E Quintana? «Nei due Tour che ho vinto mi aveva impegnato molto di più. Quest’anno non era al massimo, non so i motivi ma solo che l’anno prossimo sarà un avversario da temere». Pensa di potersi permettere un’accoppiata Giro-Tour o Tour-Vuelta? «Vuelta sì, anche quest’anno. Giro-Tour è un’accoppiata più difficile, quasi impossibile. Si tratta di scegliere. Io penso che per i prossimi 4/5 anni mi vedrete al Tour. Perché è la corsa più bella, quest’anno c’è stata un’atmosfera più amichevole intorno alla corsa. O forse sono io che mi sto abituando alla vita in giallo e magari mi concedo più degli anni scorsi. Quando molte cose del cerimoniale, interviste comprese, mi pesavano».
Froome ha vinto bene, inventandosi un altro modo di correre, massacrando meno sulle salite, vai a sapere se per scelta o per necessità.
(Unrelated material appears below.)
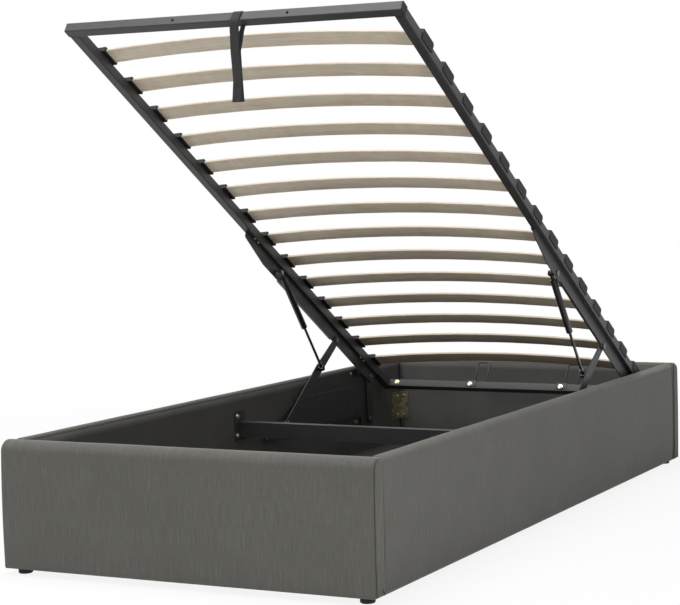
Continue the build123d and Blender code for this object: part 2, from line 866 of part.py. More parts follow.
with BuildPart() as base_rivets:
    for side, _ in sides:
        lever_head = lever_inner - seat_gap
        add_steps(side, lever_base, (
            (lever_head - pivot_head_height, lever_head, pivot_head_radius),
            (lever_head, web_outer, pivot_radius),
            (lever_outer + seat_gap, plate_inner, spacer_radius),
            (web_outer, web_outer + pivot_head_height, pivot_head_radius),
        ))
        link_head = link_inner - seat_gap
        add_steps(side, link_base, (
            (link_head - pivot_head_height, link_head, pivot_head_radius),
            (link_head, web_outer, pivot_radius),
            (link_outer + seat_gap, plate_inner, spacer_radius),
            (web_outer, web_outer + pivot_head_height, pivot_head_radius),
        ))
save(base_rivets, "base_rivets")

stud_end = strut_axis_out - eye_width / 2 - seat_gap - stud_clip_thickness
stud_collar = strut_axis_out + eye_width / 2 + seat_gap
for side, hand in sides:
    with BuildPart() as front_lever:
        with BuildSketch(side_plane(side, lever_inner, lever_outer)):
            with Locations(lever_base, lever_top, strut_seat):
                Circle(lever_half_width)
            make_hull()
            with Locations(lever_base, lever_top):
                Circle(pivot_radius + pivot_clearance, mode=Mode.SUBTRACT)
            with Locations(strut_seat):
                Circle(pivot_radius, mode=Mode.SUBTRACT)
        extrude(amount=lever_thickness)
    save(front_lever, f"{hand}_front_lever")

    with BuildPart() as rear_link:
        with BuildSketch(side_plane(side, link_inner, link_outer)):
            with Locations(link_base, link_top):
                Circle(link_half_width)
            make_hull()
            with Locations(link_base):
                Circle(pivot_radius + pivot_clearance, mode=Mode.SUBTRACT)
            with Locations(link_top):
                Circle(pivot_radius, mode=Mode.SUBTRACT)
        extrude(amount=link_thickness)
    save(rear_link, f"{hand}_rear_link")

# Studs on the levers, and the outer heads of the rear links' upper pivots
with BuildPart() as lever_studs:
    for side, _ in sides:
        add_steps(side, strut_seat, (
            (stud_collar, lever_inner, stud_clip_radius),
            (lever_inner, lever_outer, pivot_radius),
        ))
save(lever_studs, "lever_studs")

with BuildPart() as link_rivets:
    for side, _ in sides:
        add_steps(side, link_top, (
            (link_inner, link_outer, pivot_radius),
            (link_outer, link_outer + stud_clip_thickness, stud_clip_radius),
        ))
save(link_rivets, "link_rivets")

# Lift arms: a folded bar with its flange under the side tube and a lip along its lower edge
for side, hand in sides:
    with BuildPart() as arm:
        with BuildSketch(platform_side_plane(side, arm_inner, arm_outer)) as web:
            with BuildLine():
                Polyline(
                    (-arm_tip_u, 0),
                    (-arm_tip_u, -arm_tip_depth),
                    (-arm_taper_u, -arm_depth),
                    (-arm_heel_taper_u, -arm_depth),
                    (-arm_heel_u, -arm_heel_depth),
                    (-arm_heel_u, 0),
                    close=True,
                )
            make_face()
            lower_corners = web.vertices().sort_by(Axis.Y)[:4]
            fillet(lower_corners, radius=arm_corner)
            with Locations(
                (-lever_pivot_u, -lever_pivot_drop),
                (-link_pivot_u, -link_pivot_drop),
                (-strut_pivot_u, -strut_pivot_drop),
            ):
                Circle(pivot_radius, mode=Mode.SUBTRACT)
        extrude(amount=arm_sheet)
        flange_side = arm_outer - arm_flange_width
        with BuildSketch(platform_side_plane(side, flange_side, arm_outer)):
            with Locations((-(arm_tip_u + arm_heel_u) / 2, -arm_sheet / 2)):
                Rectangle(arm_tip_u - arm_heel_u, arm_sheet)
        extrude(amount=arm_flange_width)
        with BuildSketch(platform_side_plane(side, arm_inner, arm_outer + arm_lip)):
            with Locations((-(arm_lip_start_u + arm_lip_end_u) / 2, arm_sheet / 2 - arm_depth)):
                Rectangle(arm_lip_end_u - arm_lip_start_u, arm_sheet)
        extrude(amount=arm_sheet + arm_lip)
        with BuildSketch(platform.offset(-arm_sheet)):
            with Locations(*[spot for spot in arm_bolt_spots if spot[0] * side > 0]):
                Circle(arm_bolt_radius)
        extrude(amount=arm_sheet, mode=Mode.SUBTRACT)
    save(arm, f"{hand}_lift_arm")

with BuildPart() as arm_bolts:
    with BuildSketch(platform.offset(-arm_sheet)):
        with Locations(*arm_bolt_spots):
            RegularPolygon(arm_bolt_head_radius, 6)
    extrude(amount=-arm_bolt_head_height)
    with BuildSketch(platform.offset(-arm_sheet)):
        with Locations(*arm_bolt_spots):
            Circle(arm_bolt_radius)
    extrude(amount=arm_bolt_reach)
save(arm_bolts, "arm_bolts")

with BuildPart() as arm_rivets:
    for side, _ in sides:
        lever_head = lever_inner - seat_gap
        add_steps(side, lever_top, (
            (lever_head - pivot_head_height, lever_head, pivot_head_radius),
            (lever_head, arm_outer, pivot_radius),
            (lever_outer + seat_gap, arm_inner, spacer_radius),
            (arm_outer, arm_outer + pivot_head_height, pivot_head_radius),
        ))
        add_steps(side, link_top, (
            (arm_inner - pivot_head_height, arm_inner, pivot_head_radius),
            (arm_inner, arm_outer, pivot_radius),
            (arm_outer, link_inner - seat_gap, spacer_radius),
        ))
        add_steps(side, strut_top, (
            (stud_end, arm_outer, pivot_radius),
            (stud_end, stud_end + stud_clip_thickness, stud_clip_radius),
            (stud_collar, arm_inner, stud_clip_radius),
            (arm_outer, arm_outer + pivot_head_height, pivot_head_radius),
        ))
save(arm_rivets, "arm_rivets")

# Gas struts: each is drawn along its own axis, from the upper eye to the lower one
strut_length = hypot(strut_seat[0] - strut_top[0], strut_seat[1] - strut_top[1])
strut_run = (
    0,
    (strut_seat[0] - strut_top[0]) / strut_length,
    (strut_seat[1] - strut_top[1]) / strut_length,
)
bore_radius = strut_radius - strut_wall
rod_inner_end = strut_body_length - rod_reach_inside
for side, hand in sides:
    strut_axis = Plane(
        origin=(side * strut_axis_out, strut_top[0], strut_top[1]), x_dir=(1, 0, 0), z_dir=strut_run
    )
    eye_near = strut_axis_out - eye_width / 2
    eye_far = strut_axis_out + eye_width / 2
    with BuildPart() as cylinder:
        with BuildSketch(strut_axis):
            Circle(rod_boss_radius)
        extrude(amount=strut_neck_start)
        add_steps(side, strut_top, ((eye_near, eye_far, eye_radius),))
        with BuildSketch(strut_axis.offset(strut_neck_start)):
            Circle(strut_radius)
        extrude(amount=strut_body_length - strut_neck_start)
        with BuildSketch(strut_axis.offset(strut_neck_start + strut_floor_thickness)):
            Circle(bore_radius)
        bore_length = strut_body_length - strut_neck_start - strut_floor_thickness - strut_guide_length
        extrude(amount=bore_length, mode=Mode.SUBTRACT)
        with BuildSketch(strut_axis.offset(strut_body_length - strut_guide_length)):
            Circle(rod_radius + rod_clearance)
        extrude(amount=strut_guide_length, mode=Mode.SUBTRACT)
        with BuildSketch(side_plane(side, eye_near, eye_far)):
            with Locations(strut_top):
                Circle(pivot_radius + eye_clearance)
        extrude(amount=eye_width, mode=Mode.SUBTRACT)
    save(cylinder, f"{hand}_strut_cylinder")

    with BuildPart() as rod:
        with BuildSketch(strut_axis.offset(rod_inner_end)):
            Circle(bore_radius - piston_clearance)
        extrude(amount=piston_length)
        with BuildSketch(strut_axis.offset(rod_inner_end)):
            Circle(rod_radius)
        extrude(amount=strut_length - rod_inner_end)
        with BuildSketch(strut_axis.offset(strut_length - rod_boss_length)):
            Circle(rod_boss_radius)
        extrude(amount=rod_boss_length)
        add_steps(side, strut_seat, ((eye_near, eye_far, eye_radius),))
    save(rod, f"{hand}_strut_rod")

# Mattress stops: bent wire loops that stand on the head bar, each with a folded bracket
bracket_top = tube_size + stop_bracket_thickness
with BuildPart() as stop_brackets:
    for middle in stop_middles:
        bracket_w = middle - stop_width / 2 - stop_bracket_shift
        low = bracket_w - stop_bracket_width / 2
        plate_depth = stop_bracket_depth + stop_bracket_thickness
        with BuildSketch(platform_side_plane(1, low, low + stop_bracket_width)):
            with Locations((-tube_size - stop_bracket_thickness, bracket_top)):
                Rectangle(plate_depth, stop_bracket_thickness, align=(Align.MIN, Align.MAX))
                Rectangle(stop_bracket_thickness, stop_bracket_drop, align=(Align.MIN, Align.MAX))
        extrude(amount=stop_bracket_width)
    with BuildSketch(cross_plane(tube_size)):
        with Locations(*[(w, stop_bolt_n) for w in stop_bolt_ws]):
            Circle(bolt_radius)
    extrude(amount=stop_bracket_thickness, mode=Mode.SUBTRACT)
save(stop_brackets, "stop_brackets")

wire_plane = cross_plane(stop_wire_u)
with BuildPart() as mattress_stops:
    for middle in stop_middles:
        left = middle - stop_width / 2
        right = middle + stop_width / 2
        top = tube_size + stop_height
        with BuildLine(wire_plane) as wire:
            FilletPolyline((left, bracket_top), (left, top), (right, top), (right, tube_size), radius=stop_bend)
        with BuildSketch(platform.offset(bracket_top)):
            with Locations((left, -stop_wire_u)):
                Circle(stop_wire_radius)
        sweep(path=wire.line)
save(mattress_stops, "mattress_stops")

with BuildPart() as frame_bolts:
    seat = cross_plane(tube_size + stop_bracket_thickness)
    reach = bolt_length - bolt_head_height
    add_fixings(seat, -1, [(w, stop_bolt_n) for w in stop_bolt_ws], bolt_radius, reach,
                bolt_head_radius, bolt_head_height, bolt_washer_radius)
    add_fixings(cross_plane(tube_size), -1, [(w, stop_bolt_n) for w in frame_bolt_ws], bolt_radius, reach,
                bolt_head_radius, bolt_head_height, bolt_washer_radius)
save(frame_bolts, "frame_bolts")

# Lift strap: a closed loop of webbing that hangs over the foot bar
bar_front_low = yz(platform_length, 0)
bar_front_high = yz(platform_length, tube_size)
bar_back_high = yz(platform_length - tube_size, tube_size)
bar_back_low = yz(platform_length - tube_size, 0)
strap_end = bar_front_high[1] - strap_drop
strap_join = bar_front_high[1] - strap_join_drop
strand_y = bar_front_low[0]
with BuildPart() as lift_strap:
    with BuildSketch(side_plane(1, strap_w - strap_width / 2, strap_w + strap_width / 2)) as loop:
        with BuildLine():
            Polyline(
                bar_front_low,
                bar_front_high,
                bar_back_high,
                bar_back_low,
                (strand_y + strap_slit, strap_join),
                (strand_y + strap_slit, strap_end),
                (strand_y, strap_end),
                close=True,
            )
        core = make_face()
        offset(core, amount=strap_gap + strap_thickness, kind=Kind.ARC, mode=Mode.REPLACE)
        offset(core, amount=strap_gap, kind=Kind.ARC, mode=Mode.SUBTRACT)
    extrude(amount=strap_width)
save(lift_strap, "lift_strap")
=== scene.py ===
# %% [markdown]
# # An upholstered ottoman storage bed
# The bed is a padded box on four glides. Its slatted platform swings up from the foot end on
# levers, links and gas struts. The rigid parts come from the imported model, which fixes every place
# and size. This file dresses them: it softens their edges, upholsters the panels, lines the box,
# hangs the strap and gives every surface a finish.

# %% Load the frame
import json
from collections import namedtuple
from math import radians

import bmesh
import bpy
import numpy as np
from mathutils import Matrix, Vector


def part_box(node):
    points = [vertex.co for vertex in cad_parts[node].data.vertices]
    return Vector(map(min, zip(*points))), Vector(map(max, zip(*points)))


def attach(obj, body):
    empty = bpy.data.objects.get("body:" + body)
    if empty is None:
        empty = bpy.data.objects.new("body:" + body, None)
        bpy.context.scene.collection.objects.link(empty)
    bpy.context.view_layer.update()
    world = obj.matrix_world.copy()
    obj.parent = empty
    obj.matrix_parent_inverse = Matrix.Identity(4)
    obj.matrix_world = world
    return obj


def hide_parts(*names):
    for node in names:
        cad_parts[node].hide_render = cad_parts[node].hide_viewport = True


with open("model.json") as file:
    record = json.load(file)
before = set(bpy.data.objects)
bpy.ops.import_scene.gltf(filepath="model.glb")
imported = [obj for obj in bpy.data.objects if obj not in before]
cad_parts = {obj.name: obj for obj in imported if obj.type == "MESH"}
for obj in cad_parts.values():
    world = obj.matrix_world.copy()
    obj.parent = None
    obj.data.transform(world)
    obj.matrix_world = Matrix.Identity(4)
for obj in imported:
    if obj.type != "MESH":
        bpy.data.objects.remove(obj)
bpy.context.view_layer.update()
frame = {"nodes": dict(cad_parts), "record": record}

MM = 0.001
bodies = frame["record"]["behaviour"]["bodies"]
body_of = {node: body for body, nodes in bodies.items() for node in nodes}
slot_of = {entry["node"]: entry["material_slot"] for entry in frame["record"]["subparts"]}

# %% [markdown]
# ## Shader arithmetic
# A finish is mostly arithmetic on patterns. It could be a long list of node links, but that hides
# the sums. Wrapping a socket in a small class lets them be written as ordinary expressions.

# %% A socket that takes part in arithmetic


class Socket:
    """One output of a shader node. Each operator adds the Math node that does its sum."""

    def __init__(self, tree, output):
        self.tree, self.output = tree, output

    def math(self, operation, other=None, reflected=False):
        """A Math node on this socket and another value; reflected puts the other value first."""
        node = self.tree.nodes.new("ShaderNodeMath")
        node.operation = operation
        for place, value in enumerate((other, self) if reflected else (self, other)):
            if isinstance(value, Socket):
                self.tree.links.new(value.output, node.inputs[place])
            elif value is not None:
                node.inputs[place].default_value = value
        return Socket(self.tree, node.outputs[0])

    def __add__(self, other):
        return self.math("ADD", other)

    def __radd__(self, other):
        return self.math("ADD", other, reflected=True)

    def __sub__(self, other):
        return self.math("SUBTRACT", other)

    def __rsub__(self, other):
        return self.math("SUBTRACT", other, reflected=True)

    def __mul__(self, other):
        return self.math("MULTIPLY", other)

    def __rmul__(self, other):
        return self.math("MULTIPLY", other, reflected=True)


print("sockets add, subtract and multiply")

# %% [markdown]
# ## A finish under construction
# Every finish looks up where a point lies, makes patterns there, and mixes colours by them. One
# class holds those few steps, so that each finish below is a handful of lines. Places come from the
# object itself or, on cloth, from a map in metres along and across the cloth.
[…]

La Sky lo ha assecondato e protetto al massimo. La voglia di attaccarlo era minima, ma questo accade in un ciclismo sempre più da contabili. E se è normale ascoltare da Romain Bardet l’elogio delle vittorie all’antica, fa un certo effetto che Froome, corridore della squadra più organizzata che mai si sia vista, si lanci in un elogio dell’improvvisazione. È un soggetto su cui discutere, al termine di un Tour che grande non è stato, ma non per colpa di Froome.